What are you working on currently?
The idea came from being in Okinawa for a long period of time. I'm making two works, one about the war memorial, and the other about the military base. I think this is more like an installation piece. There’s a lot I could say about this work.
What is that series called?
I haven't named it yet. I haven't showed it yet. Specifically, I am interested in visualizing the tension between mainland Japan, Okinawa, and the United States. I visited the war memorial in Okinawa, and singled out words in the text like rain, bullet, comfort, blood, forget, scar, burn, protect, and so on. I am interested in deconstructing the political agenda and the military glorification embedded in this text. I digitized the rubbing into transparencies and exposed these with the Okinawan sun onto gettoh-shi (Okinawan wild ginger paper) coating with ocean water to produce a combination of salt and cyanotype prints.

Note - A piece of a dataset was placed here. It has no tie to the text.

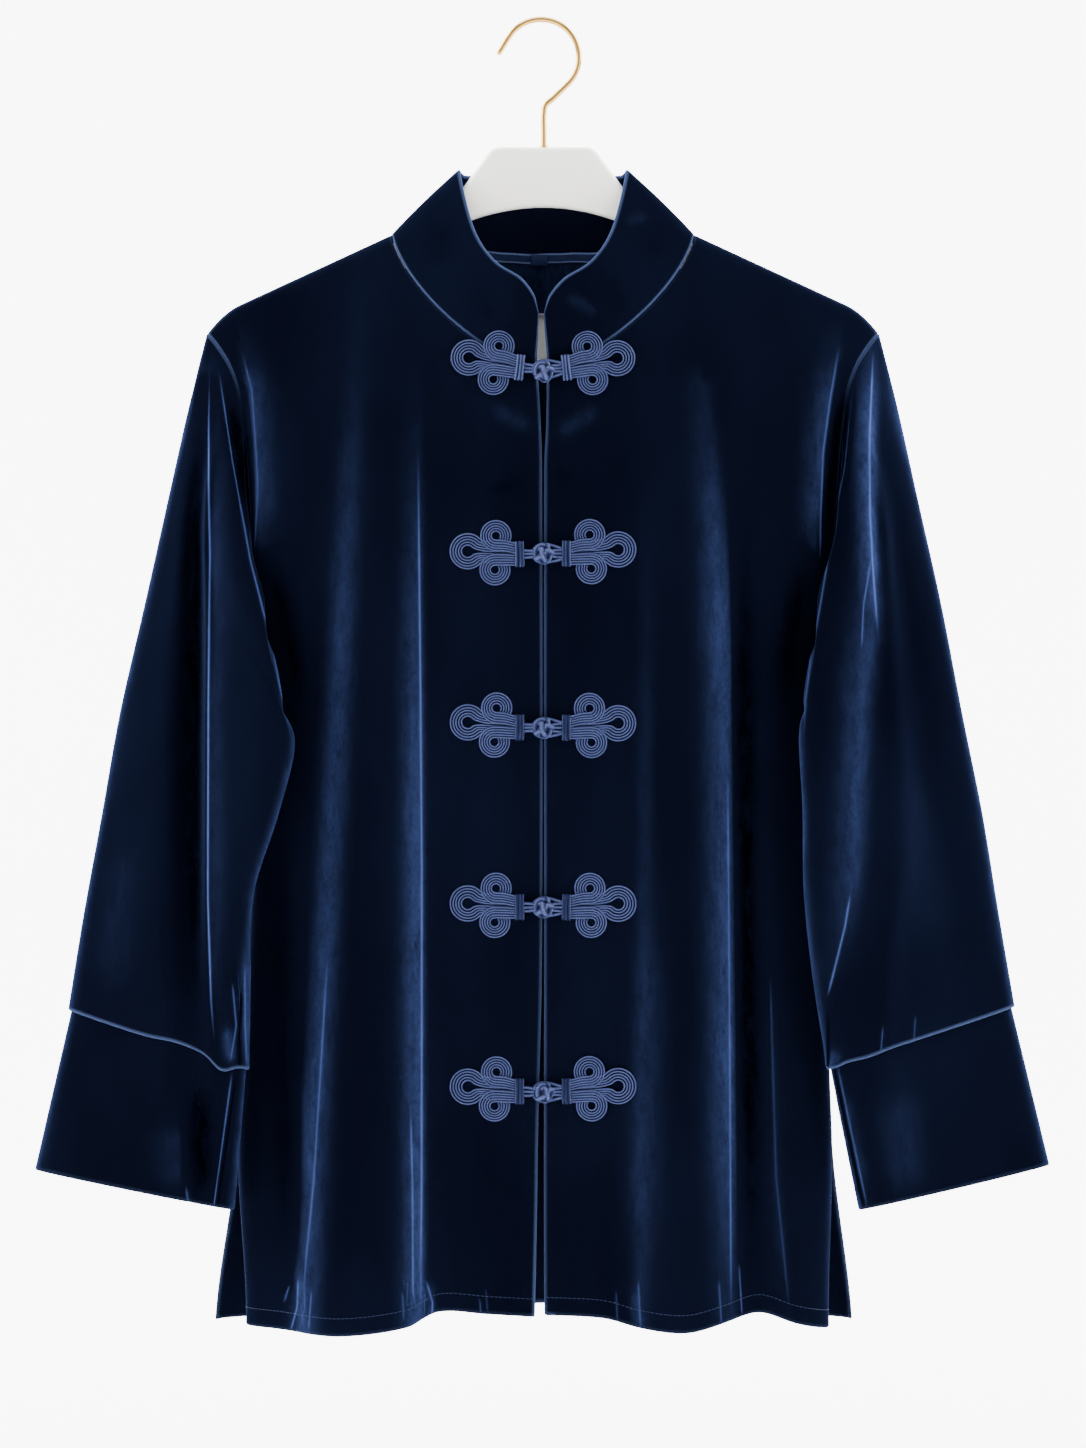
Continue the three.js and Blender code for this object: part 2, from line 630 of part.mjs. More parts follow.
function armholePoints(side) {
  const ring = [];
  for (let j = 0; j <= ARM_ROWS; j += 1) ring.push(fronts[side].grid[j][FRONT_COLS]);
  for (let j = ARM_ROWS - 1; j >= 1; j -= 1) ring.push(back.grid[j][backSide(side, 0)]);
  return ring;
}
const sleeves = {
  left: new Cloth('sleeve_left', sleeveGrid('left', armholePoints('left')), CLOTH, true, 1),
  right: new Cloth('sleeve_right', sleeveGrid('right', armholePoints('right')), CLOTH, true, -1),
};

const neckSeam = [];
for (let j = NECK_ROWS; j >= 0; j -= 1) neckSeam.push(fronts.left.grid[j][0]);
for (let n = 1; n < BACK_NECK_COLS; n += 1) neckSeam.push(back.grid[0][BACK_SHOULDER_COLS + n]);
for (let j = 0; j <= NECK_ROWS; j += 1) neckSeam.push(fronts.right.grid[j][0]);
const collar = new Cloth('collar', collarGrid(neckSeam), COLLAR_WALL, false, 1);

for (const side of ['left', 'right']) {
  const front = fronts[side];
  const sleeve = sleeves[side];
  const ring = sleeve.grid[0].length;
  const neckCol = (j) => (side === 'left' ? NECK_ROWS - j : neckSeam.length - 1 - NECK_ROWS + j);
  const outerCol = backSide(side, 0);
  sew(front, sleeve, run(0, ARM_ROWS, (j) => ({ a: [j, FRONT_COLS], b: [0, j] })), ARM_SEAM);
  sew(back, sleeve, run(ARM_ROWS, 0, (j) => (
    { a: [j, outerCol], b: [0, (ring - j) % ring] })), ARM_SEAM);
  sew(front, back, run(ARM_ROWS, VENT_ROW, (j) => ({ a: [j, FRONT_COLS], b: [j, outerCol] })));
  sew(front, collar, run(0, NECK_ROWS, (j) => ({ a: [j, 0], b: [0, neckCol(j)] })));
  // along the shoulder both walls end upright, in the hanger's plane
  const upright = (cloth, col, y) => {
    cloth.shift[0][col].y += y * SEAM / 2;
    const own = cloth.normals[0][col];
    cloth.partner[0][col].add(new THREE.Vector3(0, -own.y, 1));
  };
  for (let n = 0; n <= FRONT_COLS; n += 1) upright(front, n, -1);
  for (let n = 0; n <= BACK_SHOULDER_COLS; n += 1) upright(back, backSide(side, n), 1);
}
sew(back, collar, run(0, BACK_NECK_COLS, (n) => (
  { a: [0, BACK_SHOULDER_COLS + n], b: [0, NECK_ROWS + n] })));

const cuffs = {};
for (const side of ['left', 'right']) {
  const grid = cuffGrid(side, sleeves[side].grid, sleeves[side].normals);
  cuffs[side] = new Cloth(`cuff_${side}`, grid, CLOTH, true, side === 'left' ? 1 : -1);
}

// ---------------------------------------------------------------- materials and meshes
const finish = {
  velvet: () => new THREE.MeshStandardMaterial({ color: 0x0b1d4a, roughness: 0.9, metalness: 0 }),
  cord: () => new THREE.MeshStandardMaterial({ color: 0x42549a, roughness: 0.5, metalness: 0 }),
  tape: () => new THREE.MeshStandardMaterial({ color: 0x24407e, roughness: 0.7, metalness: 0 }),
  white: () => new THREE.MeshStandardMaterial({ color: 0xf2f2ef, roughness: 0.8, metalness: 0 }),
  ivory: () => new THREE.MeshStandardMaterial({ color: 0xefede8, roughness: 0.35, metalness: 0 }),
  brass: () => new THREE.MeshStandardMaterial({ color: 0xc9a24a, roughness: 0.25, metalness: 1 }),
};
const garment = new THREE.Group();
function addMesh(name, geometry, material) {
  const mesh = new THREE.Mesh(geometry, material);
  mesh.name = name;
  garment.add(mesh);
  return mesh;
}
for (const cloth of [fronts.left, fronts.right, back, collar, sleeves.left, sleeves.right,
  cuffs.left, cuffs.right]) {
  addMesh(cloth.name, cloth.geometry(), finish.velvet());
}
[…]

In the '50s-'70s, Okinawa was a major hub for the U.S. military presence in East Asia: soldiers, weapons, and supplies. When Okinawa was returned to Japan, the U.S. military stayed and today still 60% of the US base presence in Japan is concentrated in Okinawa against the civilians' will. I think the military fence represents 70 arduous years of constant betrayal by the Japanese and U.S. government for the Okinawan people. I exposed cyanotype photograms of the military fence to represent the current issues surrounding the relocation of the Futenma helicopter base and constructing a new base in Henoko within the Okinawa prefecture.
I am planning to create an installation with these works and exhibit in the near future.
The group exhibition "I need my memories. They are my documents.”, curated by Nandita Raman and featuring works by Pradeep Dalal, Shambhavi Kaul, Osamu James Nakagawa, Neal Oshima, and Vivan Sundaram, is on view at sepiaEYE Gallery in New York City through October 31, 2015.